このように同図(e)に示す拡幅工程においては、開口P(+3)、P(−3)が本発明の「第3押付側開口」に相当している。また、現時点では開口P(0)、P(+1)、P(−1)が本発明の「第1押付側開口」に相当するとともに、開口P(+4)、…、P(−4)、…が本発明の「第2押付側開口」に相当している。
そして、本実施形態においても、上記した拡幅工程および正圧供給追加工程を繰り返して行うことで、図8に示す実施形態と同様に、気泡残留を発生させることなく、ブランケットBLを版PPに良好に当接させることができ、版PPによりブランケットBLにパターン層を形成することができる。また、パターン形成を行っている間、開口511aには常時負圧を供給してブランケットBLの周縁部を吸着プレート51に密着させておくことができ、パターン形成を安定して行うことができる。
C.その他
なお、本発明は上記実施形態に限定されるものではなく、その趣旨を逸脱しない限りにおいて上述したものに対して種々の変更を加えることが可能である。例えば、上記実施形態では、吸着プレート37によって版PPや基板SBなどの板状の物体を吸着保持しているが、当該物体の保持態様はこれに限定されるものではない。
また、上記実施形態では、図5に示すように版PPや基板SBの外形サイズは同一であるが、板状の物体の外形サイズは単一であることは必須ではなく、相互に異なる場合にも、本発明を適用可能である。

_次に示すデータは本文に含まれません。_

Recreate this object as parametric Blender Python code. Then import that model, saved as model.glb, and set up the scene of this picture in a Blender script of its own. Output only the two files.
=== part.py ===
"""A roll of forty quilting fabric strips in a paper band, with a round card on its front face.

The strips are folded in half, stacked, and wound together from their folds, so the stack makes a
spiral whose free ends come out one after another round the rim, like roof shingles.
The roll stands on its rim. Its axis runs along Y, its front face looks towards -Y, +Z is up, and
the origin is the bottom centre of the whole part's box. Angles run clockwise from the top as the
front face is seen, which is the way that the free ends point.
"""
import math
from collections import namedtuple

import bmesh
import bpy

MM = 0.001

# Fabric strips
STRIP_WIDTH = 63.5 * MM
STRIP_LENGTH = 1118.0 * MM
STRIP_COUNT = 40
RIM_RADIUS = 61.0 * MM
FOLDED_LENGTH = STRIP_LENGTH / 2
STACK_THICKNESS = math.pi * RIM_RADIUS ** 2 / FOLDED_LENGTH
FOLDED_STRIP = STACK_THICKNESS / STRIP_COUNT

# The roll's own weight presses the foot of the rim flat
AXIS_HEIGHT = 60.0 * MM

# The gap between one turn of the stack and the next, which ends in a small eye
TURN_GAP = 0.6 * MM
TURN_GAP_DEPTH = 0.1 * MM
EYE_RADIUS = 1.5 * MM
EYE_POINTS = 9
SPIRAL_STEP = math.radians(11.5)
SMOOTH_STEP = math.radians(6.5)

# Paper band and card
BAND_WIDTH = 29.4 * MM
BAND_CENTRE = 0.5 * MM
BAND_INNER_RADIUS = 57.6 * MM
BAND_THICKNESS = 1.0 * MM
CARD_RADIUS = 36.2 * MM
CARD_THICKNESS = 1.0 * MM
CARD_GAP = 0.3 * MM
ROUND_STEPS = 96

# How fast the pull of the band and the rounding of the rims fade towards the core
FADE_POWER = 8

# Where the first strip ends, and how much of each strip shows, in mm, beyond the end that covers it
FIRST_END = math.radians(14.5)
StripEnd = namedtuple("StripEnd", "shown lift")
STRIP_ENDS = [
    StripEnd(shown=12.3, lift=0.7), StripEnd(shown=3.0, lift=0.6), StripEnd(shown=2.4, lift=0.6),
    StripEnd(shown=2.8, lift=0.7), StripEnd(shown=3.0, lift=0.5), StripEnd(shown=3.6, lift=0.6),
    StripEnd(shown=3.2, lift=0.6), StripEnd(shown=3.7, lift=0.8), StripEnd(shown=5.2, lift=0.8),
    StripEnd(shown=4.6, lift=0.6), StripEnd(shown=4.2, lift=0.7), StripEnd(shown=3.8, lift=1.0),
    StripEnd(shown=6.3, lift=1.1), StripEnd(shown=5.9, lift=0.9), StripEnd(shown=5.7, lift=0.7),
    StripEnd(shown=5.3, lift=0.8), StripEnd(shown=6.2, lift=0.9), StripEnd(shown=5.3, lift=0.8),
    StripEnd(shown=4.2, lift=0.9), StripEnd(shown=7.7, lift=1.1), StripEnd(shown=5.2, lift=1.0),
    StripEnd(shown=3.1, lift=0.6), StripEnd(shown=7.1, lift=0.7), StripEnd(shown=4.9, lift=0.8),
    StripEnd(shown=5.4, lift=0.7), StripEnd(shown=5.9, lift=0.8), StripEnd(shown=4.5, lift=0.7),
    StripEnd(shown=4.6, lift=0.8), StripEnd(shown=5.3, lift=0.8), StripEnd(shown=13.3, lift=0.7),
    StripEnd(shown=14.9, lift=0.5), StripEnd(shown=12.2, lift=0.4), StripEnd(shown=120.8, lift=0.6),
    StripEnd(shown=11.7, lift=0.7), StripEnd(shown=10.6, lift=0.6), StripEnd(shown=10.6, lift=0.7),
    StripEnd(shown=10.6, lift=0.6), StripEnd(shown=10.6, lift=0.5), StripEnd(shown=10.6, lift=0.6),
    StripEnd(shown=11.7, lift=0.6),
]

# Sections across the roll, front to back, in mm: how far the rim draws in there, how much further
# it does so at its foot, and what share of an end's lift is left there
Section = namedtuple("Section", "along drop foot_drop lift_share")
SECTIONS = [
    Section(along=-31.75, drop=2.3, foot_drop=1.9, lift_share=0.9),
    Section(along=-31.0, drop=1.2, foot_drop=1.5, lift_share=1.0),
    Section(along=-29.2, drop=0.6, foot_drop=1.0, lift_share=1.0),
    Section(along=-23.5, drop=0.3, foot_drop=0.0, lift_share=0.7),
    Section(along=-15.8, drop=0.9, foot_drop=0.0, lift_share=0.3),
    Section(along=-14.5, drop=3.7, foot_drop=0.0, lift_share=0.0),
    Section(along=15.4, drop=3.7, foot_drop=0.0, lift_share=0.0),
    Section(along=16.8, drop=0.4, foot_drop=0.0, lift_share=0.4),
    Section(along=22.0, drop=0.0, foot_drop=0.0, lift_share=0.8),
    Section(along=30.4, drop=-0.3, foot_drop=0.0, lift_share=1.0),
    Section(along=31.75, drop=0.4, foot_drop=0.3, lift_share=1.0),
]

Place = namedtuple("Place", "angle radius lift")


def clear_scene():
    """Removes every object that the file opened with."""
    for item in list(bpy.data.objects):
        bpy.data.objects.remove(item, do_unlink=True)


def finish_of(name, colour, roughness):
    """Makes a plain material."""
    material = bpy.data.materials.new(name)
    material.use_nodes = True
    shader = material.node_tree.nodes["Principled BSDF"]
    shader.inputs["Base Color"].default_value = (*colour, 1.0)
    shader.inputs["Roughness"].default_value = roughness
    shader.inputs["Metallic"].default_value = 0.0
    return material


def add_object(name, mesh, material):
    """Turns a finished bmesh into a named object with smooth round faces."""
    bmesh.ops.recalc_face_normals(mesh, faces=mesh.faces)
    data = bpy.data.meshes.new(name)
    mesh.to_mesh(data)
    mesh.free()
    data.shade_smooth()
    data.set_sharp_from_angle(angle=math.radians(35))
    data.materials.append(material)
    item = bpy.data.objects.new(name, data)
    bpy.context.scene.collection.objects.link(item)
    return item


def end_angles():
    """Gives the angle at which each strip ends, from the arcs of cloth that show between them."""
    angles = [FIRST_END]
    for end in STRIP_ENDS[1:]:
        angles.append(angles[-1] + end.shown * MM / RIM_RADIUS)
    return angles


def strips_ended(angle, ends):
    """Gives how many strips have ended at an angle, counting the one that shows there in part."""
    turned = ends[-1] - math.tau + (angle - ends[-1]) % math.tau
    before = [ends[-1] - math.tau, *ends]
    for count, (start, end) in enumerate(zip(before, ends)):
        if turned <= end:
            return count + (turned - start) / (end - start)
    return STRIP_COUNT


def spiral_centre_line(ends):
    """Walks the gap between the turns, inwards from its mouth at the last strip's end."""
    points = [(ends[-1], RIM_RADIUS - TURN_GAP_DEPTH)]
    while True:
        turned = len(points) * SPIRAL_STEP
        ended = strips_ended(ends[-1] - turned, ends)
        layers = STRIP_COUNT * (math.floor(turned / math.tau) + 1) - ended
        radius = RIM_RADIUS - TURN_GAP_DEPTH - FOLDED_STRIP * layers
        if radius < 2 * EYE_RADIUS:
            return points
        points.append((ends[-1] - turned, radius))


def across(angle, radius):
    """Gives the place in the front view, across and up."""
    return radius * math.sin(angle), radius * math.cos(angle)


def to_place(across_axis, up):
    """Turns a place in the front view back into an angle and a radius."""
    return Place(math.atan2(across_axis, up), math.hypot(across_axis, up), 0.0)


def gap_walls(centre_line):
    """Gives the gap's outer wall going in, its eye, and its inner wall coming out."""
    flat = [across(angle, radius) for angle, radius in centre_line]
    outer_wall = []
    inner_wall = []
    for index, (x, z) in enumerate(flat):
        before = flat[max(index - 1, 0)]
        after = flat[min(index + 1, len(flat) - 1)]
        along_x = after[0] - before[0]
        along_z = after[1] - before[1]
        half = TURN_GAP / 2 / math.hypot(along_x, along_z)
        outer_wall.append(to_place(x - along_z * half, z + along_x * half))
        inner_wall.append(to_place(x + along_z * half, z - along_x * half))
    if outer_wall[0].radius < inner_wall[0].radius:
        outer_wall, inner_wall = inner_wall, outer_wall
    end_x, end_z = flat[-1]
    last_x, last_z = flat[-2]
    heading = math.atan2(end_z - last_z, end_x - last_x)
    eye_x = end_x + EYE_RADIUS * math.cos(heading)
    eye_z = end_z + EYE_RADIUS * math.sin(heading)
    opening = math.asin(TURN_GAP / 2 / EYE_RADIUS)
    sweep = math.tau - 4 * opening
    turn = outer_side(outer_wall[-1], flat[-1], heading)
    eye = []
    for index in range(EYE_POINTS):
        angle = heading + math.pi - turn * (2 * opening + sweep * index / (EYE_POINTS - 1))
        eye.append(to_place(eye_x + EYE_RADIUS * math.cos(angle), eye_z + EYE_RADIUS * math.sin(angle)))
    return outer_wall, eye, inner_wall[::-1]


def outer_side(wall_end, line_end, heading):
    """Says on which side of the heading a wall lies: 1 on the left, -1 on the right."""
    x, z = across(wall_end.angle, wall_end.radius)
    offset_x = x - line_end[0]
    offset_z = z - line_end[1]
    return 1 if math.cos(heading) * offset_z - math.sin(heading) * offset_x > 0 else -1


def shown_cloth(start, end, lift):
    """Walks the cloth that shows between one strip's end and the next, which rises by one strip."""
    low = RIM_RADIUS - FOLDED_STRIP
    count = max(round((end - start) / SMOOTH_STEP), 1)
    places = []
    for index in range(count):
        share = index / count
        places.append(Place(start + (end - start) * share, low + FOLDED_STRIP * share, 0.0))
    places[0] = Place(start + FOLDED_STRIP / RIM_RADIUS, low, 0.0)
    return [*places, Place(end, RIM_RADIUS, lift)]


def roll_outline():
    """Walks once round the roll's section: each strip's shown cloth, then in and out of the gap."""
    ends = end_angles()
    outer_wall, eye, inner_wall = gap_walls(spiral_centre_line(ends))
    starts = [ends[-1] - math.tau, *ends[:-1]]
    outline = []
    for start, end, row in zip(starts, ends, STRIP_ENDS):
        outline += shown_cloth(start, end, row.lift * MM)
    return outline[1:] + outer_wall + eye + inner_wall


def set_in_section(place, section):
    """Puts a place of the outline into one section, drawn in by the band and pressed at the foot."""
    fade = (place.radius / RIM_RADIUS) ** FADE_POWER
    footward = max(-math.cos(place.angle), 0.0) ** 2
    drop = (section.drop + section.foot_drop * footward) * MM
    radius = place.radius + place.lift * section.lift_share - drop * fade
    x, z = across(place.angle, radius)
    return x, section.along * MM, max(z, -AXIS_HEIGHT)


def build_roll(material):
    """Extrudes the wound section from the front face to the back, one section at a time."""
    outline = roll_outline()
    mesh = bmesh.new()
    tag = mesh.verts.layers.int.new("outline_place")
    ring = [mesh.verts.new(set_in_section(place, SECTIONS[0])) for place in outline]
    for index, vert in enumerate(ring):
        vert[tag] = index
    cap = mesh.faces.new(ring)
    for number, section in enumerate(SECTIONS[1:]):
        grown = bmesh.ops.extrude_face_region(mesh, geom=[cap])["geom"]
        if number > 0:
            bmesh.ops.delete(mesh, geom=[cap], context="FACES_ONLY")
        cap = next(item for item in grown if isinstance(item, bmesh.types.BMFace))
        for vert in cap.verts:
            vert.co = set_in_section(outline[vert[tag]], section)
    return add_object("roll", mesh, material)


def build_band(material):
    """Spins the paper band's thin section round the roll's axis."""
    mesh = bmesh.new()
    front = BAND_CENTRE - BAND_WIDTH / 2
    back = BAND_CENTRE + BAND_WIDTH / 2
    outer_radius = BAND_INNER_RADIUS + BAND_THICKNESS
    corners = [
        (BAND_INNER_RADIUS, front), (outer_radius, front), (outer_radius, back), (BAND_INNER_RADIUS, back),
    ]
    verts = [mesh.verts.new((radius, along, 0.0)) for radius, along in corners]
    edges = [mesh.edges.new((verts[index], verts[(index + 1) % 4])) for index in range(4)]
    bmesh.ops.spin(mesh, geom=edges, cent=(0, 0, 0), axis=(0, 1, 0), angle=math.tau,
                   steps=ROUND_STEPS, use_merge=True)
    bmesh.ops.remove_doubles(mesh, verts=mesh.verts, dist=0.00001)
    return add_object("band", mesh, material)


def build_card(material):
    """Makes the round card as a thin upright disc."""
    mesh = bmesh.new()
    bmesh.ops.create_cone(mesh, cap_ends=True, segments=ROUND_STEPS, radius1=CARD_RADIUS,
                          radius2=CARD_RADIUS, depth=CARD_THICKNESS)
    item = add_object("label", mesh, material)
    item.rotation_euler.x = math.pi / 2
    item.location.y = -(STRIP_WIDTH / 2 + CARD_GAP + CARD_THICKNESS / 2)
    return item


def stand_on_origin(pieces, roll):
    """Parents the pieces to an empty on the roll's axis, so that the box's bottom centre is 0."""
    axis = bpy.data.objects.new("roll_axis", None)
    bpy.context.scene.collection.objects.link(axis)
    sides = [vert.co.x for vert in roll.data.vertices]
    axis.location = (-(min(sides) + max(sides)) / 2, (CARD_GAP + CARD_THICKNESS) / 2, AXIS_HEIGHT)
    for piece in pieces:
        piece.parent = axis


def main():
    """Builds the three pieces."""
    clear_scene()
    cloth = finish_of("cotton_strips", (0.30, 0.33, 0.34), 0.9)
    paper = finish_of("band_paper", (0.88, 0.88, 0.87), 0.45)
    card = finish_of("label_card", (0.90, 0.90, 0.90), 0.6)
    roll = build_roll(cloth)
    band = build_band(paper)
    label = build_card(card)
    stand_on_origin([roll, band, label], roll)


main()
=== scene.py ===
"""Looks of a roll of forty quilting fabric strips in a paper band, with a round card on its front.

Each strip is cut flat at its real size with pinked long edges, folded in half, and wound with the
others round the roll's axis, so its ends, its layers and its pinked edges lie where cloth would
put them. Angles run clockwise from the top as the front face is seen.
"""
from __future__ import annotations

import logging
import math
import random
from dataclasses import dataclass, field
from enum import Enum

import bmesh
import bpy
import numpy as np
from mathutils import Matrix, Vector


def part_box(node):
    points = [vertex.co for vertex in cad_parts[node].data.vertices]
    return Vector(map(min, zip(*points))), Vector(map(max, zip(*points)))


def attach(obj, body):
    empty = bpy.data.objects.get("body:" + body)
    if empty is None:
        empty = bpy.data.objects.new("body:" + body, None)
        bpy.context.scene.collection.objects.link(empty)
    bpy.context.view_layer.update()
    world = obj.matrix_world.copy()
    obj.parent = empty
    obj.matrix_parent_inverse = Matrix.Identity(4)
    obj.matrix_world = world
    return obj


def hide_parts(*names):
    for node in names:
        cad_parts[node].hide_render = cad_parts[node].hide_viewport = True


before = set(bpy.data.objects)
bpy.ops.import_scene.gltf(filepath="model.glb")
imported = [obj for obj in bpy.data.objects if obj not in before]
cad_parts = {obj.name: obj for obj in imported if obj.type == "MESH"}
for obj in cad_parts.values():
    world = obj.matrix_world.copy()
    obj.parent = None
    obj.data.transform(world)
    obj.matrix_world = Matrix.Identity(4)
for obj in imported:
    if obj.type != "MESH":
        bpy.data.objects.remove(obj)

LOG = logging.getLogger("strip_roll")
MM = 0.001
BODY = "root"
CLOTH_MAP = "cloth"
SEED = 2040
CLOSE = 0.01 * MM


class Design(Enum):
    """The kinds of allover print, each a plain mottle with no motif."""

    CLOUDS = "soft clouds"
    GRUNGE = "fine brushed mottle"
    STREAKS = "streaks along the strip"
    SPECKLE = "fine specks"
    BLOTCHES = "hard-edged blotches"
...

また、本実施形態では、吸着プレート51の上面51aに対して環状溝511、512を設けて環状開口511a、512aを形成し、スリット溝513を設けてX方向に延びる開口513aを形成しているが、各開口の形状、大きさおよび配置などについては任意である。つまり、上面51aに複数の押付側開口が設けられた吸着プレートなどの第2保持手段によりバルーン部材を吸着保持し、さらに当該バルーン部材を覆うようにブランケットBLを保持する装置全般に本発明を適用することができる。
さらに、本実施形態では、本発明にかかるパターン形成装置を印刷装置100に装備させているが、本発明の適用対象はこれに限定されるものではなく、板状の物体に対してブランケットを当接させてパターンを形成するパターン形成装置全般に適用することができる。